After the First World War artist’s abstracting, poetic style with plain volumes and shapes, soft contours and not overartistic colouring became even more visible (Girlfriend). During the next period of his artistic development he focused his effort on landscapes, in particular in Venice, Bretagne and Bohemia (Camaret; Venetia; two variants – day and night – of the Venetian temple San Marco and Ostravské haldy (Ostrava Slug Heaps). Their initial impulses can be seen traced in his travels to Italy, Belgium and France. During the Second World War his landscape paintings featured fatality and baladic motifs (Via Appia). Nevertheless, besides the motif of death there was hope as well – as in Benátské zátiší (Venetian still life). He developed the strongly lyrical style arising from his imagination also in the period after the Second World War. During that time, the paintings Biton, Studna v Karlachových sadech (Well in Karlach Park), Lodi v Le Fret (Ships in Le Fret), Červená bárka (Red Boat) or Bretaňský přístav (Port in Brittany) were created. His artistic career is distinctive with repeating specific motifs (namely the motif of Cleopatra or Brittany).
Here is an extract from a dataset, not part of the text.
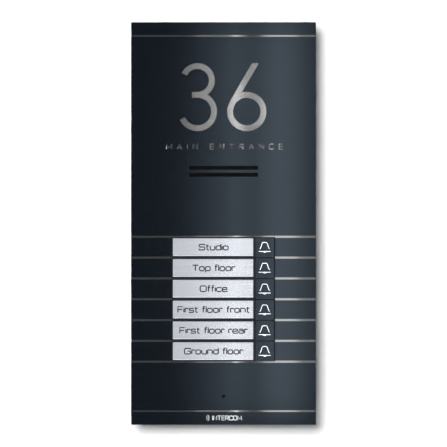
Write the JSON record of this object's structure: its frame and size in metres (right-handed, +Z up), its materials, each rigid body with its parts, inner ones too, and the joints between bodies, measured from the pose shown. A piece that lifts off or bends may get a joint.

Besides abundant paintings, Jan Zrzavý was also a distinctive illustrator. You can find his creations in many books. Perhaps the most famous are his illustrations in Mácha’s Máj (May) and in Karel Jaromír Erben’s Kytice (The Garland). In addition, he produced stage settings – for example, for operas performed at the stage of the National Theatre and the Estates Theatre in Prague (Mozart – Idomeneus, Verdi – Rigoletto, Debussy –The Prodigal Son, Dvořák – Armida).

After the war he became an associate professor at Palacký University of Olomouc, Department of Visual Art at the Faculty of Philosophy, teaching painting and composition. In 1965 he was honoured with the National Artist title. In 1972 he published a book of his memories simply called Jan Zrzavý vzpomíná (Jan Zrzavý recollecting).

Despite his poor health, Jan Zrzavý died at the age of 86, on 12th October 1977 in Prague. Two years earlier he had bequeathed his artistic works (over 100 paintings and 1,500 drawings) to the National Gallery. He was buried at the cemetery in Krucemburk in his native Vysočina region, where he had lived for a long time.